Ignoring early signs of dependency because “they’re just experimenting” can have devastating long-term consequences. By the time experimentation becomes addiction, the brain chemistry has already adapted.

Breaking the Cycle of Social Drinking

Teen drunk culture doesn’t exist in isolation, it’s a mirror of adult society. When adults glorify drinking as essential to socialising, teens inherit that narrative. If we want to change teenage behaviour, we must first look at our own. Creating alcohol-free social spaces, promoting mental health awareness, and normalising emotional honesty can shift the culture. The goal isn’t to demonise alcohol but to remove its monopoly on connection.

Because if teenagers learn that belonging doesn’t require a drink, the entire foundation of teen drinking collapses.

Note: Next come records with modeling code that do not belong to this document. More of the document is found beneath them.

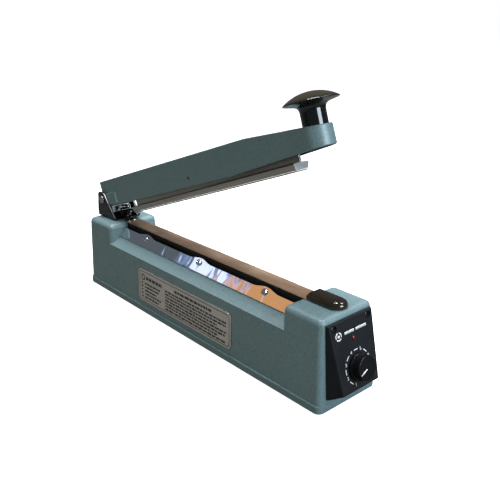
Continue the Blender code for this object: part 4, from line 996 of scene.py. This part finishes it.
def build_nameplate():
    matrix = nameplate_frame()
    from_cad("nameplate", "nameplate_foil", "base", 0.00012, 2)
    low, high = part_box("nameplate")
    rng = random.Random(11)
    bars = border_outlines(high.x - low.x)
    bars.append(ring_outline(0.0034, 0.0016, 0, 350, (PLATE_MARK[0], PLATE_HEIGHT - PLATE_MARK[1])))
    bars += word_outlines(rng, LEFT_HEADING[0], PLATE_HEIGHT - LEFT_HEADING[1], LEFT_LENGTH, 0.0038)
    for i in range(LEFT_COUNT):
        y = PLATE_HEIGHT - LEFT_ROWS[1] - LEFT_PITCH * i
        bars.append(bar_outline(BULLET_X, y, 0.0034, 0.0024))
        bars += word_outlines(rng, LEFT_ROWS[0], y, LEFT_LENGTH - 0.005 * (i % 3), 0.0024)
    bars += word_outlines(rng, RIGHT_HEADING[0], PLATE_HEIGHT - RIGHT_HEADING[1], 0.072, 0.0032)
    for i in range(RIGHT_COUNT):
        y = PLATE_HEIGHT - RIGHT_ROWS[1] - RIGHT_PITCH * i
        shortened = 0.016 if i % 3 == 2 else 0.0
        bars += word_outlines(rng, RIGHT_ROWS[0], y, RIGHT_LENGTH - shortened, 0.0023)
    mesh = prism_mesh("nameplate_print_mesh", bars, -PLATE_PRINT_SINK, PLATE_PRINT_RAISE)
    add_piece("nameplate_print", mesh, "dark_print", "base", matrix)


# ---------------------------------------------------------------- feet, screws and rear fittings
def build_foot(node):
    low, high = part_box(node)
    radius, tall = (high.x - low.x) / 2, high.z - low.z
    outline = [(0.0, 0.0), (radius, 0.0), (radius, -0.55 * tall), (0.82 * radius, -tall)]
    outline += [(0.35 * radius, -tall), (0.3 * radius, -0.6 * tall), (0.0, -0.6 * tall)]
    mesh = lathe_mesh(node + "_mesh", fillet(outline, 0.0008, 4), 48)
    place = Matrix.Translation(((low.x + high.x) / 2, (low.y + high.y) / 2, high.z))
    add_piece(node + "_moulded", mesh, "rubber", "base", place, [node])


def build_feet_and_screws():
    for corner in ("rear_right", "rear_left", "front_right", "front_left"):
        build_foot("foot_" + corner)
        cross_screw("plate_screw_" + corner, "zinc", "base", (0, 0, -1), PLATE_SCREW)
    forward = ARM_FRAME.to_3x3() @ Vector((1, 0, 0))
    for name in ("left", "right"):
        cross_screw("bracket_screw_" + name, "zinc", "base", (0, 0, 1), BRACKET_SCREW)
        cross_screw("hinge_plate_screw_" + name, "black_steel", "arm", forward, HINGE_PLATE_SCREW)


def rear_fitting(node):
    """A rear wall fitting's axes, Z outward from its inner end, and its length."""
    low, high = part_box(node)
    inner_end = (high.x, (low.y + high.y) / 2, (low.z + high.z) / 2)
    return axis_frame(inner_end, (-1, 0, 0)), high.x - low.x


def build_grommet():
    matrix, back = rear_fitting("cord_grommet")
    bore, neck, collar, flange = 0.0035, 0.0055, 0.0072, 0.0078
    flange_foot, neck_foot = back - 0.0026, back - 0.0092
    outline = [(bore, back), (0.0062, back), (flange, back - 0.0012), (flange, flange_foot),
               (neck, flange_foot), (neck, neck_foot), (collar, neck_foot), (collar, 0.0),
               (bore, 0.0), (bore, back)]
    mesh = lathe_mesh("cord_grommet_mesh", fillet(outline, 0.0005, 4), 48)
    add_piece("cord_grommet_moulded", mesh, "rubber", "base", matrix, ["cord_grommet"])


def build_fuse_holder():
    """A grooved cap with a slot for a screwdriver, on a flanged barrel."""
    matrix, back = rear_fitting("fuse_holder")
    cap, flange, barrel = 0.0058, 0.0084, 0.0065
    flange_foot = back - 0.0079

    def grooved(radius, height, angle):
        on_cap = back - 0.0078 < height < back - 0.0012 and 0.0054 < radius < 0.0060
        return radius - 0.00025 * max(0.0, math.cos(20 * angle)) if on_cap else radius

    outline = [(0.0, back), (0.0050, back), (cap, back - 0.0007), (cap, back - 0.0055),
               (flange, back - 0.0059), (flange, flange_foot), (barrel, flange_foot), (barrel, 0.0),
               (0.0, 0.0)]
    mesh = lathe_mesh("fuse_holder_mesh", fillet(outline, 0.0003, 3), 120, grooved)
    holder = add_piece("fuse_holder_moulded", mesh, "black_plastic", "base", matrix, ["fuse_holder"])
    length, width = 0.0072, 0.0012
    slot = bar_outline(-length / 2, -width / 2, length, width)
    cut_from(holder, prism_mesh("slot", [slot], back - 0.0012, back + 0.001))


def finish_cad_nodes():
    """The CAD nodes that still show get the material of their slot."""
    slots = {row["node"]: row["material_slot"] for row in frame["record"]["subparts"]}
    for name, obj in frame["nodes"].items():
        if obj.hide_render:
            continue
        obj.data.materials.clear()
        obj.data.materials.append(materials[slots[name]])


# ---------------------------------------------------------------- stage, light and camera
FLOOR_Z = cad_box[0].z
FOCUS = Vector((0.0, 0.0, 0.1))
STRIP_AIM = Vector((0.05, -0.02, 0.08))


def add_area(name, place, target, size, power, colour):
    light = bpy.data.lights.new(name, "AREA")
    light.shape = "SQUARE"
    light.size = size
    light.energy = power
    light.color = colour
    obj = bpy.data.objects.new(name, light)
    obj.matrix_world = axis_frame(place, Vector(place) - Vector(target))
    bpy.context.scene.collection.objects.link(obj)
    return obj


def split_rays(tree, lit, seen, output):
    """Shows the camera one shader while every other ray meets another."""
    path = tree.nodes.new("ShaderNodeLightPath")
    mix = tree.nodes.new("ShaderNodeMixShader")
    tree.links.new(path.outputs["Is Camera Ray"], mix.inputs["Fac"])
    tree.links.new(lit.outputs[0], mix.inputs[1])
    tree.links.new(seen.outputs[0], mix.inputs[2])
    tree.links.new(mix.outputs[0], output.inputs["Surface"])


def build_floor():
    """A wide white disc that looks white but throws little light back at the object."""
    mesh = prism_mesh("floor_mesh", [arc((0, 0), 6.0, 0, 354, 59)], FLOOR_Z - 0.01, FLOOR_Z - 0.0001)
    floor = bpy.data.objects.new("floor", mesh)
    bpy.context.scene.collection.objects.link(floor)
    material = new_material("floor_white", (0.6, 0.6, 0.6), 0.95, 0.0, Emission_Color=(1, 1, 1, 1),
                            Emission_Strength=0.95)
    tree = material.node_tree
    dim = tree.nodes.new("ShaderNodeBsdfDiffuse")
    dim.inputs["Color"].default_value = (0.12, 0.12, 0.11, 1.0)
    split_rays(tree, dim, tree.nodes["Principled BSDF"], tree.nodes["Material Output"])
    mesh.materials.append(material)


def build_world():
    """White to look at, with a faint blue light of its own."""
    world = bpy.data.worlds.new("studio")
    bpy.context.scene.world = world
    world.use_nodes = True
    tree = world.node_tree
    background = tree.nodes["Background"]
    background.inputs["Color"].default_value = (0.76, 0.88, 1.0, 1.0)
    background.inputs["Strength"].default_value = 0.14
    white = tree.nodes.new("ShaderNodeBackground")
    white.inputs["Color"].default_value = (1.0, 1.0, 1.0, 1.0)
    split_rays(tree, background, white, tree.nodes["World Output"])


def build_lights():
    add_area("overhead", (-0.15, 0.12, 1.5), FOCUS, 0.5, 44.0, (0.94, 0.95, 1.0))
    fill = add_area("fill", (0.4, -2.1, 0.8), FOCUS, 1.6, 14.5, (1.0, 0.98, 0.88))
    fill.visible_glossy = False
    add_area("front", (1.7, 0.2, 0.78), FOCUS, 0.9, 35.0, (0.78, 0.9, 1.0))
    add_area("behind", (0.6, 0.85, 1.6), FOCUS, 0.45, 13.0, (0.95, 0.97, 1.0))
    # three small lamps that the polished strip mirrors as coloured patches
    add_area("side_blue", (-1.36, -0.92, 0.95), STRIP_AIM, 0.22, 0.062, (0.26, 0.46, 1.0))
    add_area("side_white", (-1.25, -0.83, 0.87), STRIP_AIM, 0.11, 0.033, (0.95, 0.97, 1.0))
    add_area("side_warm", (-1.01, -0.925, 0.965), STRIP_AIM, 0.29, 0.165, (1.0, 0.38, 0.02))


CAMERA_PLACE = BODY_ORIGIN + Vector((0.5833, -0.4262, 0.3634))
CAMERA_RIGHT = Vector((0.652, 0.758, -0.021))
CAMERA_BACK = Vector((0.714, -0.605, 0.352))
CAMERA_LENS = 46.97
SENSOR = 36.0


def build_camera():
    back = CAMERA_BACK.normalized()
    right = (CAMERA_RIGHT - back * CAMERA_RIGHT.dot(back)).normalized()
    up = back.cross(right)
    data = bpy.data.cameras.new("camera")
    data.lens = CAMERA_LENS
    data.sensor_width = SENSOR
    data.clip_start = 0.01
    camera = bpy.data.objects.new("camera", data)
    basis = Matrix((right, up, back)).transposed().to_4x4()
    camera.matrix_world = Matrix.Translation(CAMERA_PLACE) @ basis
    bpy.context.scene.collection.objects.link(camera)
    bpy.context.scene.camera = camera
    bpy.context.scene.view_settings.view_transform = "Standard"


build_castings()
build_metalwork()
build_bracket_edges()
build_hinge_pin()
build_return_spring()
build_strips()
build_tape()
build_terminal_cover()
build_handle()
build_console()
build_timer_knob()
build_nameplate()
build_feet_and_screws()
build_grommet()
build_fuse_holder()
finish_cad_nodes()
build_floor()
build_world()
build_lights()
build_camera()
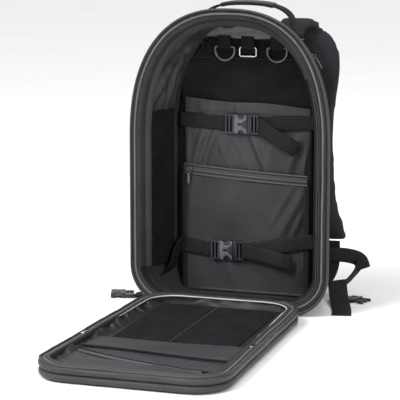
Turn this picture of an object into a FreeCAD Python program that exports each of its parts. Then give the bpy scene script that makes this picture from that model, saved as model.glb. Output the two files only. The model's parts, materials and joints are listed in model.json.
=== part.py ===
import FreeCAD, Part
import math
import os

# Trauma backpack, standing open: its front lid is unzipped and lies flat on the floor.
# Millimetres. +X to the viewer's right, +Y towards the wearer's back, +Z up.
# The origin is the centre of the bag's base, on the floor.

Vector = FreeCAD.Vector
RIGHT = Vector(1, 0, 0)
BACK = Vector(0, 1, 0)
UP = Vector(0, 0, 1)

# ---- overall size of the bag ----
body_height = 503.0
body_depth = 130.0
front_half_width = 172.0
rear_half_width = 130.0
rear_drop = 33.0
rear_height = body_height - rear_drop
front_corner = 70.0
rear_corner = 48.0
spring_height = 280.0
arch_power = 2.4

# ---- walls and edges ----
wall = 6.0
lining = 2.5
lining_gap = 0.15
rim_width = 24.0
rim_depth = 22.0
groove_width = 8.0
groove_depth = 4.0
coil_height = 1.5
seam_gap = 0.3

# ---- back, from the inside out ----
back_foam_thickness = 4.0
frame_sheet_thickness = 2.0
frame_sheet_margin = 6.0
frame_sheet_mouth = 60.0
back_face_thickness = 6.0
back_pad_thickness = 18.0
back_pad_half_width = 100.0
back_pad_corner = 24.0
lumbar_pad = (52.0, 232.0)
upper_pad = (248.0, 424.0)

# ---- pockets inside ----
sleeve_half_width = 114.0
sleeve_bottom = 24.0
sleeve_top = 338.0
sleeve_hollow = 8.0
mesh_half_width = 111.0
mesh_top = 206.0
mesh_hollow = 8.0
pocket_sheet = 1.6
zipper_drop = 12.0
zipper_tape = 17.0
loop_field_bottom = 408.0
lining_overlap = 12.0
side_loop_depth = 78.0
side_loop_bottom = 58.0
side_pocket_depth = 74.0
side_pocket_bottom = 12.0
side_pocket_top = 208.0

# ---- webbing and buckles ----
webbing_width = 25.0
webbing_thickness = 1.6
strap_anchor = 121.0
strap_gap = 1.2
upper_strap_height = 301.0
upper_buckle_x = -9.0
lower_strap_height = 84.0
lower_buckle_x = -31.0
lower_strap_rise = 22.0
lower_curl = ((-113.0, 98.0), (-120.0, 70.0), (-129.0, 44.0), (-127.4, 43.6), (-118.4, 69.6), (-111.4, 97.6))
buckle_height = 33.0
buckle_thickness = 9.0
buckle_wall = 2.0
buckle_gap = 0.4
socket_length = 24.0
ladder_length = 15.0
ladder_bar = 3.0
arm_thickness = 3.2
arm_root = 10.5
plug_head = 4.0
plug_webbing_gap = 2.2

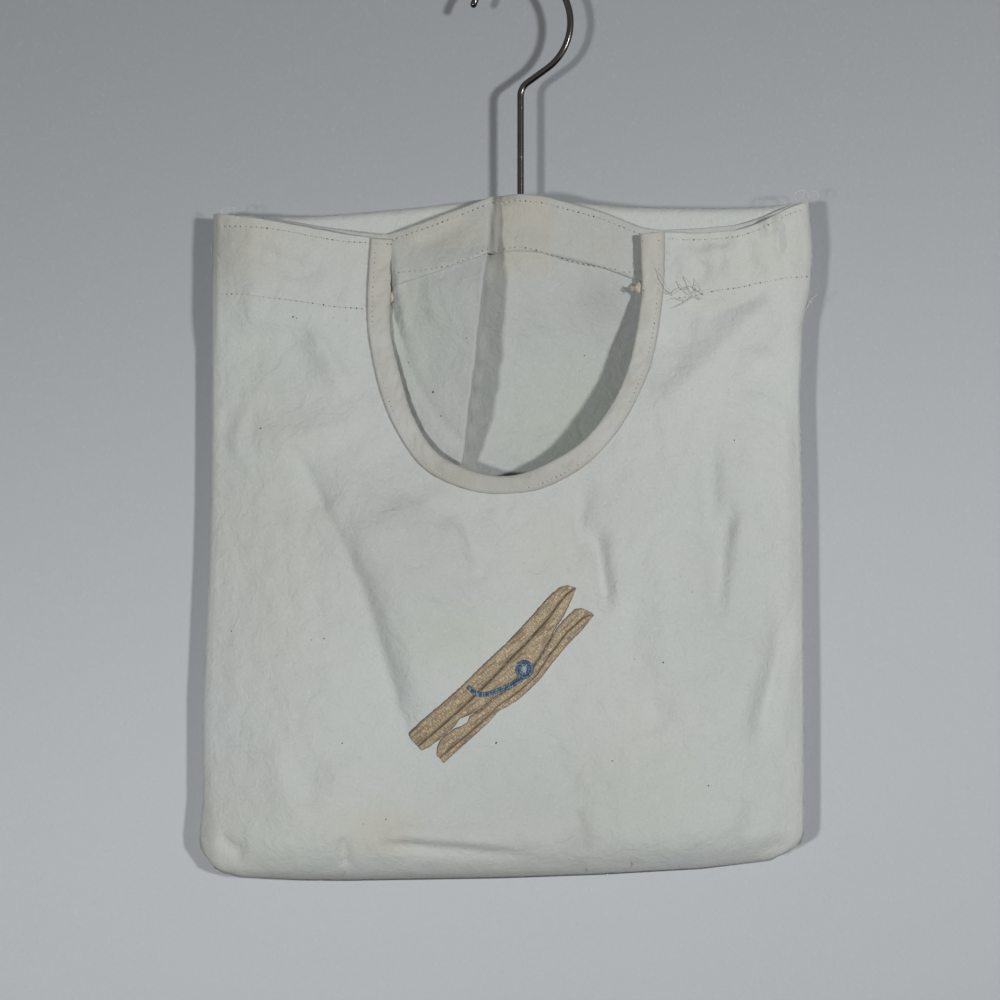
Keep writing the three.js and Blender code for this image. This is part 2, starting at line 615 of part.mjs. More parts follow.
const HOOK_END = -BAR_BOTTOM_DROP - GAP - WASHER_HEIGHT - GAP - RIVET_HEIGHT;

function hook() {
  const radius = WIRE_DIAMETER / 2;
  const ring = new THREE.Shape(new THREE.EllipseCurve(0, 0, radius, radius).getPoints(WIRE_SIDES));
  const line = new HookLine();
  const wire = solid(new THREE.ExtrudeGeometry(ring, { steps: WIRE_STEPS, extrudePath: line }));
  const tip = new THREE.SphereGeometry(radius, WIRE_SIDES, WIRE_SIDES / 2);
  tip.translate(...line.getPoint(0).toArray());
  return wire.add(solid(tip)).add(rod(RIVET_DIAMETER / 2, HOOK_END, HOOK_END + RIVET_HEIGHT));
}

// Embroidery: satin stitch as thin plates on the front panel. The peg lies along its own axis, turned into
// place. Its spring lies on its legs.
function motifPoint([alongShare, acrossShare]) {
  const at = new THREE.Vector2(alongShare, acrossShare).multiplyScalar(MOTIF.length);
  return at.rotateAround(new THREE.Vector2(), MOTIF.turn).add(new THREE.Vector2(MOTIF.x, -MOTIF.drop));
}

function stitched(outline, height) {
  const box = new THREE.Box2().setFromPoints(outline.getPoints());
  const columns = steps(box.min.x - CUT_OVERRUN, box.max.x + CUT_OVERRUN, 8);
  const rows = steps(box.min.y - CUT_OVERRUN, box.max.y + CUT_OVERRUN, 8);
  const low = height + GAP;
  const plate = layer(frontY, low, low + MOTIF.layer, () => columns, rows);
  return plate.intersect(prism(outline, ...THROUGH));
}

const pegLeg = (shares) => stitched(new THREE.Shape(shares.map(motifPoint)), CLOTH / 2);

function pegSpring() {
  const { coilRadius, eyeRadius, strand } = SPRING;
  const height = CLOTH / 2 + GAP + MOTIF.layer;
  const centre = motifPoint(COIL_SHARES);
  const coil = new THREE.Shape().absarc(centre.x, centre.y, coilRadius, 0, 2 * Math.PI);
  coil.holes.push(new THREE.Path().absarc(centre.x, centre.y, eyeRadius, 0, 2 * Math.PI, true));
  const size = { width: strand, thickness: MOTIF.layer };
  return stitched(coil, height).add(threadRow(frontY, ARM_SHARES.map(motifPoint), height, size));
}

// Assembly
const bag = new THREE.Group();
const cloth = new THREE.Group();
cloth.position.x = BAG_SHIFT;
bag.add(cloth);

function place(parent, name, body, material) {
  const mesh = new THREE.Mesh(geometryOf(body), material);
  mesh.name = name;
  parent.add(mesh);
}

place(bag, 'hook', hook(), CHROME);
place(bag, 'hook_ferrule', ferrule(), STEEL);
place(bag, 'hook_washer', washer(), STEEL);
place(bag, 'hanger_bar', hangerBar(), BEECH);
place(cloth, 'back_panel', backPanel(), COTTON);
place(cloth, 'inner_panel', innerPanel(), COTTON);
place(cloth, 'front_panel', frontPanel(), COTTON);
place(cloth, 'mouth_binding', mouthBinding(), BIAS_TAPE);

const frontFace = CLOTH / 2;
const innerHemFace = CLOTH * 3 / 2;
const frontRowStart = MOUTH_HALF_WIDTH + BINDING_WIDTH + GAP;
const rowEnd = (drop, inset) => halfWidth(-TOP_DROP - drop) - inset;
for (const [side, word] of [[-1, 'left'], [1, 'right']]) {
  const edge = (drop) => {
    const end = side * rowEnd(drop, ROW_END_INSET);
    return rowAlong((x) => frontTop(x) - drop, side * frontRowStart, end);
  };
  const topRow = threadRow(frontY, edge(EDGE_STITCH_INSET), frontFace);
  const hemRow = threadRow(frontY, edge(FRONT_HEM - HEM_STITCH_INSET), frontFace);
  place(cloth, `front_${word}_top_stitching`, topRow, COTTON_THREAD);
  place(cloth, `front_${word}_hem_stitching`, hemRow, COTTON_THREAD);
  place(cloth, `${word}_seam_thread`, seamThread(sideSeamRoute(side)), COTTON_THREAD);
}
for (const [name, drop] of [['top', EDGE_STITCH_INSET], ['hem', INNER_HEM - HEM_STITCH_INSET]]) {
  const end = rowEnd(drop, INNER_ROW_END_INSET);
  const edge = rowAlong((x) => innerTop(x) - drop, -end, end);
  place(cloth, `inner_${name}_stitching`, threadRow(innerY, edge, innerHemFace), COTTON_THREAD);
}
place(cloth, 'binding_stitching', bindingRow(), COTTON_THREAD);
place(cloth, 'bottom_seam_thread', seamThread(bottomSeamRoute()), COTTON_THREAD);
const casingDrop = CASING_DEPTH + HEM_STITCH_INSET;
const casingEnd = rowEnd(casingDrop, ROW_END_INSET);
const casingEdge = [-casingEnd, casingEnd].map((x) => new THREE.Vector2(x, -TOP_DROP - casingDrop));
place(cloth, 'casing_stitching', threadRow(() => BACK_PLANE, casingEdge, frontFace), COTTON_THREAD);
place(cloth, 'peg_motif_upper_leg', pegLeg(UPPER_LEG_SHARES), TAN_THREAD);
place(cloth, 'peg_motif_lower_leg', pegLeg(LOWER_LEG_SHARES), TAN_THREAD);
place(cloth, 'peg_motif_spring', pegSpring(), BLUE_THREAD);

export default bag;
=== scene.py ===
import math

import bmesh
import bpy
import numpy as np
from bpy.props import FloatProperty, FloatVectorProperty, PointerProperty
from bpy.types import Operator, Panel, PropertyGroup
from mathutils import Matrix, Vector, noise


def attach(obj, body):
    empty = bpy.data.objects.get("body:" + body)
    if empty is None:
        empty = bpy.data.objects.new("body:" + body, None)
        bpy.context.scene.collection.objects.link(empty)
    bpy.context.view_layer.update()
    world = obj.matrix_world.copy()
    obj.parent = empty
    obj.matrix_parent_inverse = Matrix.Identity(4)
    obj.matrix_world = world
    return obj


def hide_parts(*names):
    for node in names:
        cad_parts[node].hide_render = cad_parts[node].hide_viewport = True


bl_info = {
    "name": "Hanging peg bag",
    "version": (1, 0, 0),
    "blender": (4, 5, 0),
    "location": "3D View > Sidebar > Peg bag",
    "description": "Dresses a cotton peg bag on a swivelling wire hook, over its packed solids",
    "category": "Object",
}

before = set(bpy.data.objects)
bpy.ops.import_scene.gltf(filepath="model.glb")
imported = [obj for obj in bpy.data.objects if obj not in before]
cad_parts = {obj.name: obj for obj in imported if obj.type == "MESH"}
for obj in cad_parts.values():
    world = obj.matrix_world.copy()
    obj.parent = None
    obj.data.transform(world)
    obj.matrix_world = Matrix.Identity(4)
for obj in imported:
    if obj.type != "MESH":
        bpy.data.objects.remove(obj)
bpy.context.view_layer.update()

MM = 0.001

# Measured edges, in millimetres. Heights are below the hook's throat, widths are to the right of it.

# Top edges, left to right: (width, height)
BACK_TOP = [(-172, -135), (-141, -136.6), (-123, -137), (-101, -135.6), (-54, -131.3), (-31, -128.5),
            (-11, -125.4), (3, -125.4), (19, -127.2), (57, -131.5), (101, -132.2), (136, -131.6),
            (150, -129.4), (164, -126.8)]
INNER_TOP = [(-172, -135.6), (-159, -136.3), (-140, -138.5), (-106, -144.1), (-78, -148), (-72, -147.6),
             (-50, -140.5), (-30, -132.8), (-14, -126.6), (-3, -125.2), (12, -126), (44, -134.6),
             (66, -143.5), (76, -145.2), (100, -144.1), (122, -141.9), (136, -137.4), (150, -130.7),
             (163, -127.4)]
FRONT_TOP = [(-172, -134.4), (-166, -135.6), (-144, -139.2), (-122, -143.3), (-95, -148.3), (-75, -150.5),
             (66, -147.2), (80, -146.6), (99, -147.2), (121, -145.5), (135, -140.5), (149, -132.2),
             (160, -128.6)]
BOTTOM = [(-181, -487), (-179, -492), (-176, -498), (-171, -503.6), (-157, -507.4), (-124, -509),
          (-96, -509.2), (-11, -507.8), (45, -505.8), (101, -502.6), (140, -498), (152, -494), (157, -490),
          (160, -484)]

# Side edges, bottom to top: (height, width)
LEFT_EDGE = [(-504, -168), (-502, -172), (-497, -177), (-491, -179.7), (-484, -180.3), (-463, -178.2),
             (-407, -178.2), (-330, -174.6), (-295, -173.6), (-240, -173.2), (-183, -173.2), (-155, -173),
             (-135, -172.2)]
RIGHT_EDGE = [(-495, 146), (-492, 153), (-488, 157.5), (-482, 159.2), (-407, 159.2), (-351, 158.6),
              (-295, 158.1), (-239, 156.6), (-197, 158.5), (-177, 162.5), (-155, 164), (-126, 161.6)]

# The mouth's binding, from its left end round to its right end: outer and inner edge
BINDING_OUTER = [(-83.2, -150), (-84.6, -170), (-85.2, -190), (-83.4, -209.5), (-77, -237), (-66.4, -260.5),
                 (-51.5, -279), (-28, -289.7), (-6, -291.5), (14, -287.8), (36.5, -275), (54.5, -255),
                 (67.6, -230.9), (74.8, -208), (78.6, -179.1), (79.4, -163), (79.5, -147)]
BINDING_INNER = [(-70.9, -151), (-71.6, -170), (-73, -190), (-71.9, -206.5), (-66.4, -228.5), (-59.8, -249),
                 (-46.5, -269.2), (-25, -279.8), (-6.5, -282), (11, -276.8), (31.5, -265), (46, -249),
                 (57.5, -228), (63.8, -205), (67.2, -179.1), (67, -163), (66.3, -147.6)]

BINDING_ROW = 0.24  # share of its width at which the binding is sewn down
TAPE_WIDTH = 26.0
TAPE_FRONT, TAPE_BACK = 0.44, 0.56  # shares of the tape where its front ends and its back starts

# Stitches: the size of a needle hole, how far a row stands off its panel's surface, and how far it runs
# below an edge
NEEDLE_RADIUS = 0.33
HOLE_HEIGHT = 0.14
ON_FRONT = 0.42
ON_INNER = 1.37
UNDER_EDGE = 3.6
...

The New Language of Belonging

What teens are really craving isn’t alcohol, it’s connection, acceptance, and authenticity. But somewhere along the line, our culture taught them that those things only happen when you’re buzzed.

Changing that story starts with adults who model emotional courage. Parents who show that joy, grief, and boredom can exist without a drink in hand. Teachers who talk openly about pressure instead of pretending it doesn’t exist. Friends who include, not exclude, the one who says no.

Belonging should never require intoxication. It should come from being seen, not from what’s in your glass.